Bank of America has just delivered good governance a solid kick in the teeth. The mega-bank announced late Wednesday that its directors have voted to add the chairmanship to Brian Moynihan’s duties as chief executive. The move not only puts too much power in one person’s hands, it also reduces the position to little more than a perk to be granted or taken away, depending on performance.

That’s certainly how directors at U.S. banks treat it. In the past, about the only time a large financial institution would split the roles of chairman and chief executive was when the boss retired. He would hand over the CEO duties to his successor and remain chairman for a year or so.

The financial crisis changed that. Stripping the chief of the chairman’s title became a way to punish his poor performance without firing him. Washington Mutual and Wachovia each followed that path – before ousting the CEO anyway. And BofA took that route in 2009.

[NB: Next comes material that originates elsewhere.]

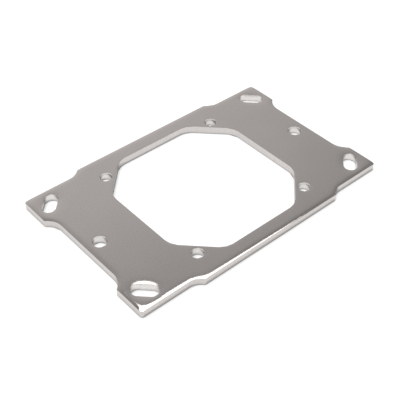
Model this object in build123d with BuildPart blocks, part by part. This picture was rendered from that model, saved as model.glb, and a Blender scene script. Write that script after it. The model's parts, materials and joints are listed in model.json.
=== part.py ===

Those first two banks were soon subsumed into bigger firms. But BofA seemed to be more serious about keeping the chairman and chief executive roles separate – although Charles Holliday was never a particularly visible chairman. But it had been more than five years since former boss Ken Lewis was stripped of the chairman’s title – and more than four years since Moynihan became CEO.

Now the split looks like it was a sop to regulators and shareholders while the bank dealt with the mess Lewis left behind. Most of BofA’s legal difficulties have been resolved, allowing Moynihan to concentrate on trying to boost earnings – and the board to reward him with another title.

A separate chairman is not mere box-ticking governance. The position’s duties include overseeing executives, particularly the chief executive. Combining the offices creates an inherent conflict of interest that appointing an independent lead director can only partly overcome.

Holliday describes the change as the “next step in our governance responsibilities.” Shareholders would have been better served in this instance if the bank had just stood still.